[Start STORED DATA]
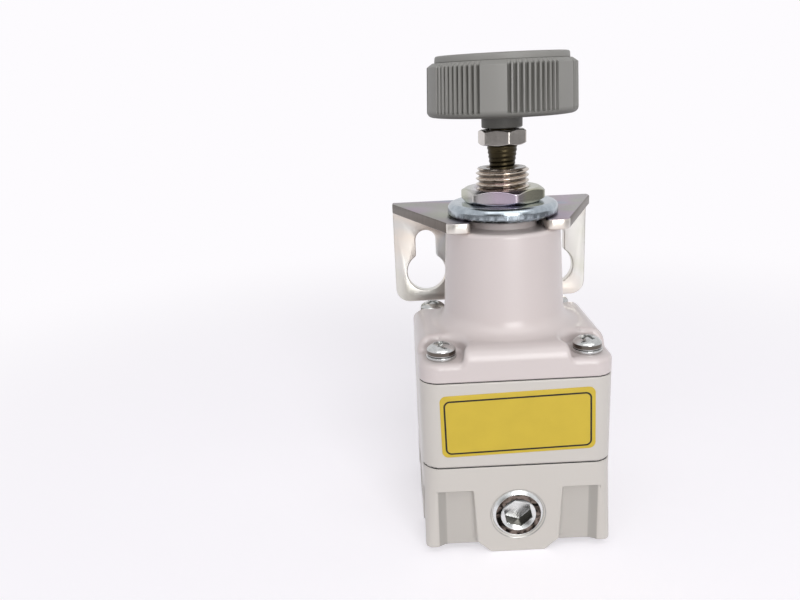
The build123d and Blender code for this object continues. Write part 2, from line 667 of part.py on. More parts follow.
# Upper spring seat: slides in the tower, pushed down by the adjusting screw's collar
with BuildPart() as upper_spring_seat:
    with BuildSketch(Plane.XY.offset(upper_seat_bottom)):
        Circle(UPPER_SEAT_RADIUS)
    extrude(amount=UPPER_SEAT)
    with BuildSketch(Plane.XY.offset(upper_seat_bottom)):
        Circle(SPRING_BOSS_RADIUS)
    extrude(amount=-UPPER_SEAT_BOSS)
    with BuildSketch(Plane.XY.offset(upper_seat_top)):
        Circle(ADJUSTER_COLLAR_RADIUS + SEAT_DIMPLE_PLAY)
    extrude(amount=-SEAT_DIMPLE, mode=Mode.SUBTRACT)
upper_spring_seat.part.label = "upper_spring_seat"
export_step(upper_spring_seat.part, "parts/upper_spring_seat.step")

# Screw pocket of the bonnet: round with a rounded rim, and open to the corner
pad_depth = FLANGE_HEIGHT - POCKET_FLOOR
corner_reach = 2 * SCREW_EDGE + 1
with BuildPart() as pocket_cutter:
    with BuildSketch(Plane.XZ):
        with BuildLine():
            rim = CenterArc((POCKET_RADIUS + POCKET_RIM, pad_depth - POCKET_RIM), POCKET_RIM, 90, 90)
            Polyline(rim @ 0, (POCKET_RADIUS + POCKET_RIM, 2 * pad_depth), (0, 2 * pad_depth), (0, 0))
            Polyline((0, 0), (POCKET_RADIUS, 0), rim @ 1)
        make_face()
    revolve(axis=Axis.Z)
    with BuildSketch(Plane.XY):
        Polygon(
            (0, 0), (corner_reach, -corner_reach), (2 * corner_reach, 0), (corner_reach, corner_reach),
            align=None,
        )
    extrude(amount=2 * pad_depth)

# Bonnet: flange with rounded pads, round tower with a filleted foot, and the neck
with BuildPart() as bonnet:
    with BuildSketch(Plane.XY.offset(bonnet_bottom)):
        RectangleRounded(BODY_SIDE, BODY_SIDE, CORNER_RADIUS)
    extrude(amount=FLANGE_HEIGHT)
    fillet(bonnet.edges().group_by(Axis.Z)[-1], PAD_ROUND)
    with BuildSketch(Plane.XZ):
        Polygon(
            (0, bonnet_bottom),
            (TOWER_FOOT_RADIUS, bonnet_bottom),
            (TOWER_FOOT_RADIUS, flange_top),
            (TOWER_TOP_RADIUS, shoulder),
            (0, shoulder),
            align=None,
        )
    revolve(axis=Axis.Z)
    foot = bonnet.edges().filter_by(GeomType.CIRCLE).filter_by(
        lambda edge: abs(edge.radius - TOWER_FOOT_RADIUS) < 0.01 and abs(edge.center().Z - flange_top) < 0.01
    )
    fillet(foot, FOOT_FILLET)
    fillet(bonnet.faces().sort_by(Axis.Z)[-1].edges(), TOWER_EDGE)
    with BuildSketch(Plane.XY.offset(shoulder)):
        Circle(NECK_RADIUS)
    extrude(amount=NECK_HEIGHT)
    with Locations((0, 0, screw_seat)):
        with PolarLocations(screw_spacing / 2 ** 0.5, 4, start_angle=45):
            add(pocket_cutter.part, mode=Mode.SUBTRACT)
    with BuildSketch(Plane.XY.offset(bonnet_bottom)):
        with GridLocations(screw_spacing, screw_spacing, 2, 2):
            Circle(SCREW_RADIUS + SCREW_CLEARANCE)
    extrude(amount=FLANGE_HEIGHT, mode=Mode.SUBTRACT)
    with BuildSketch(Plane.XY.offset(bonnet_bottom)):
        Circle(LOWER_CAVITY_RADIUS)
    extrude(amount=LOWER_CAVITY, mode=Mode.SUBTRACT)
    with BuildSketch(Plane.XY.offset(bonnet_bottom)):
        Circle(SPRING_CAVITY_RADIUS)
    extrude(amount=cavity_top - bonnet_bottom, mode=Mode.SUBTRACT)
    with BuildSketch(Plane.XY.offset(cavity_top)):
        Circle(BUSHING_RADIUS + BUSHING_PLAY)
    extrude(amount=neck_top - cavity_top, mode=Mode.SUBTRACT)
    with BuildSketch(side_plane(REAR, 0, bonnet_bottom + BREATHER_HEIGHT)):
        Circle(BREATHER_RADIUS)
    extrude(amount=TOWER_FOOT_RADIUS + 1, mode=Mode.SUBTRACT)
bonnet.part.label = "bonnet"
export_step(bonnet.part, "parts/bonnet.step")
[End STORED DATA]
Print, please, the lines above from the very first through the one that holds "extrude(amount=2 * pad_depth)", both included, word for word and with nothing else.

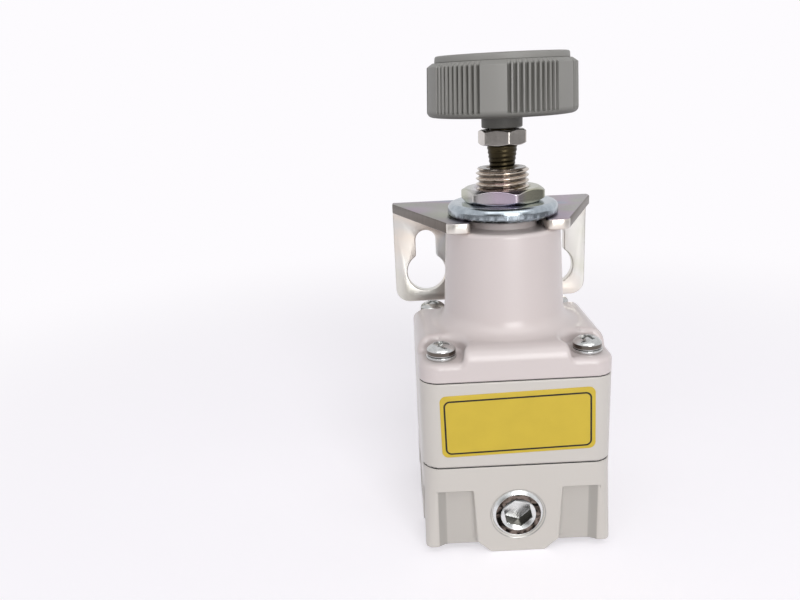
The build123d and Blender code for this object continues. Write part 2, from line 667 of part.py on. More parts follow.
# Upper spring seat: slides in the tower, pushed down by the adjusting screw's collar
with BuildPart() as upper_spring_seat:
    with BuildSketch(Plane.XY.offset(upper_seat_bottom)):
        Circle(UPPER_SEAT_RADIUS)
    extrude(amount=UPPER_SEAT)
    with BuildSketch(Plane.XY.offset(upper_seat_bottom)):
        Circle(SPRING_BOSS_RADIUS)
    extrude(amount=-UPPER_SEAT_BOSS)
    with BuildSketch(Plane.XY.offset(upper_seat_top)):
        Circle(ADJUSTER_COLLAR_RADIUS + SEAT_DIMPLE_PLAY)
    extrude(amount=-SEAT_DIMPLE, mode=Mode.SUBTRACT)
upper_spring_seat.part.label = "upper_spring_seat"
export_step(upper_spring_seat.part, "parts/upper_spring_seat.step")

# Screw pocket of the bonnet: round with a rounded rim, and open to the corner
pad_depth = FLANGE_HEIGHT - POCKET_FLOOR
corner_reach = 2 * SCREW_EDGE + 1
with BuildPart() as pocket_cutter:
    with BuildSketch(Plane.XZ):
        with BuildLine():
            rim = CenterArc((POCKET_RADIUS + POCKET_RIM, pad_depth - POCKET_RIM), POCKET_RIM, 90, 90)
            Polyline(rim @ 0, (POCKET_RADIUS + POCKET_RIM, 2 * pad_depth), (0, 2 * pad_depth), (0, 0))
            Polyline((0, 0), (POCKET_RADIUS, 0), rim @ 1)
        make_face()
    revolve(axis=Axis.Z)
    with BuildSketch(Plane.XY):
        Polygon(
            (0, 0), (corner_reach, -corner_reach), (2 * corner_reach, 0), (corner_reach, corner_reach),
            align=None,
        )
    extrude(amount=2 * pad_depth)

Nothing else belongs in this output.